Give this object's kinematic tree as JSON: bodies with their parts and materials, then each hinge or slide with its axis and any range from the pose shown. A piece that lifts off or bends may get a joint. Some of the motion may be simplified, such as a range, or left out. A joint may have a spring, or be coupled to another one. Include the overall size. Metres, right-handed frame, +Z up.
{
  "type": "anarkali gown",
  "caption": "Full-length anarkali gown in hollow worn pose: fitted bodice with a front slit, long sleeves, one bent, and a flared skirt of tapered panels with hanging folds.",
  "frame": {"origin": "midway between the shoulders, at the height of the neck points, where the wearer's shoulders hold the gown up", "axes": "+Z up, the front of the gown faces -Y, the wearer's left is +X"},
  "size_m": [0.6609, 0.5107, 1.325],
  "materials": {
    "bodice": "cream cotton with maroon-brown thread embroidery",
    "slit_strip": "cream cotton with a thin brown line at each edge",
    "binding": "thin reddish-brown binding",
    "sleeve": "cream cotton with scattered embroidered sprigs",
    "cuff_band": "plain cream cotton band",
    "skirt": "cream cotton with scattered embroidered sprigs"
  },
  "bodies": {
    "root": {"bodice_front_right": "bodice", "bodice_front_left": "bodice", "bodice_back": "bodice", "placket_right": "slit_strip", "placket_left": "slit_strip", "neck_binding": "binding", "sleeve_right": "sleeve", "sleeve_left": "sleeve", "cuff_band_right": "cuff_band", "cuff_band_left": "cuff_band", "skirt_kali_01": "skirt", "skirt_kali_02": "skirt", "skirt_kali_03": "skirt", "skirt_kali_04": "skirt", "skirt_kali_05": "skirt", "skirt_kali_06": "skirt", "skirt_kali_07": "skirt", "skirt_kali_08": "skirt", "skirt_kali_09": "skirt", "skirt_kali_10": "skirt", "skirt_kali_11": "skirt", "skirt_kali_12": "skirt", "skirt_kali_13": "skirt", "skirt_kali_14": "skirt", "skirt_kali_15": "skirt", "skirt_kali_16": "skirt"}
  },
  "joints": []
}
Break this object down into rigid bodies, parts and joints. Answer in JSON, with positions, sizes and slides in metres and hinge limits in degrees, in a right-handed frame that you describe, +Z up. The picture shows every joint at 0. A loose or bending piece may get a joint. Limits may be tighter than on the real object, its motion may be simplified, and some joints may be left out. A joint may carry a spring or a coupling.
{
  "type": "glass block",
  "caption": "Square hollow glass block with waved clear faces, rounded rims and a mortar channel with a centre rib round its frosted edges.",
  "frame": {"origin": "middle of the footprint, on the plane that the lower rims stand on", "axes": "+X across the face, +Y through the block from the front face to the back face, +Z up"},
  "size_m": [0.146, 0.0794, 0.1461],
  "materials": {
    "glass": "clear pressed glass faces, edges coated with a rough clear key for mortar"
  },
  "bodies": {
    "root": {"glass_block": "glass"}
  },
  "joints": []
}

==========

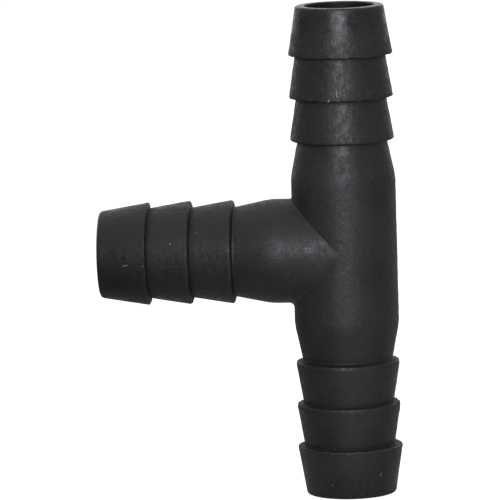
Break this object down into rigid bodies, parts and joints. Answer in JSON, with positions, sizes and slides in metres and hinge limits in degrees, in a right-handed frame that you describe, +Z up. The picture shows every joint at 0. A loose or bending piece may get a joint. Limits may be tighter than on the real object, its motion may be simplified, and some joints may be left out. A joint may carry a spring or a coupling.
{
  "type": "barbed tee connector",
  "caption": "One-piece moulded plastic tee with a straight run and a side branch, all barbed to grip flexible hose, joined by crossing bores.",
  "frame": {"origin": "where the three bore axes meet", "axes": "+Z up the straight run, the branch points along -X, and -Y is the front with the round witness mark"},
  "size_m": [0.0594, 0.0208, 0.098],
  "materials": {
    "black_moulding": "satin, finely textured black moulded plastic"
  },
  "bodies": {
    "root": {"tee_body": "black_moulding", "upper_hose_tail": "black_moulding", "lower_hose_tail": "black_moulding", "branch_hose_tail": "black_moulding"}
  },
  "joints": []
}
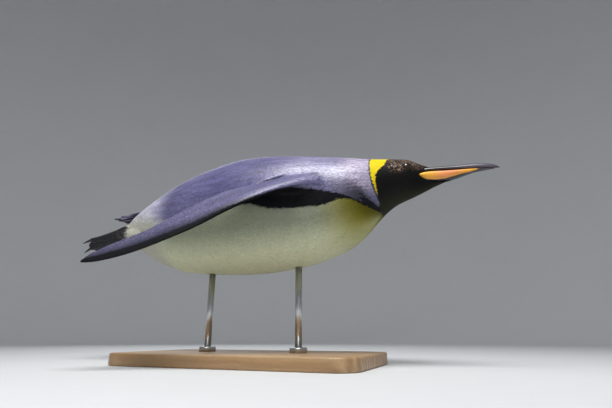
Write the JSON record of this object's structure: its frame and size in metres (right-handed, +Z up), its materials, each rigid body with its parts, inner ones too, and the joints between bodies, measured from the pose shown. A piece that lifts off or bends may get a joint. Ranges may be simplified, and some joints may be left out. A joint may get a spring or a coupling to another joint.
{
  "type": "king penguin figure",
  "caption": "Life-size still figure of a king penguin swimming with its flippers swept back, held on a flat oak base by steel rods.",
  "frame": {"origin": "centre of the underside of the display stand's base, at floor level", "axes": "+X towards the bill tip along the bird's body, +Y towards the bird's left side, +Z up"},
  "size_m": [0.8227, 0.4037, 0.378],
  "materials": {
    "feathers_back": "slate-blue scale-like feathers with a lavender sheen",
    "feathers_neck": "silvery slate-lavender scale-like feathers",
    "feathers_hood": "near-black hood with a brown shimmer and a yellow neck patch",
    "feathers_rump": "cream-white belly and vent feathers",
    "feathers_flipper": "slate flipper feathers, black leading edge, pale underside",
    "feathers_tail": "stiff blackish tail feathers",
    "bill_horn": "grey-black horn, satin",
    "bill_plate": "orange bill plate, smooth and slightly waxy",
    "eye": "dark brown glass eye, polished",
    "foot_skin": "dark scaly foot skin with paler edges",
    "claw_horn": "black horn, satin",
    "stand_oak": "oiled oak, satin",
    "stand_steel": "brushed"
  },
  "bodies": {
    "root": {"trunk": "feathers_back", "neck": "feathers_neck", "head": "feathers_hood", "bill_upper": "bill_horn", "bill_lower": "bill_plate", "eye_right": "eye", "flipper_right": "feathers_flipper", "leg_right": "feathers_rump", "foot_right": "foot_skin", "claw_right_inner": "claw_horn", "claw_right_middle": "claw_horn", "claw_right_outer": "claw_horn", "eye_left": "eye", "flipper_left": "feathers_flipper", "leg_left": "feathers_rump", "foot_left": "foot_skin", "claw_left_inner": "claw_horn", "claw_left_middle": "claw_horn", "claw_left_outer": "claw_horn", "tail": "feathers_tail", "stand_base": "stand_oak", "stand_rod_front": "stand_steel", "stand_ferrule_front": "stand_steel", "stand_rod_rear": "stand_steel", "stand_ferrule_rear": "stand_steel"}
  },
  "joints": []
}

==========

EXERCISE REQUIREMENTS:
How many lines in the records above hold the word "JSON"? Give only the number.

SOLUTION TO THE PROBLEM:
4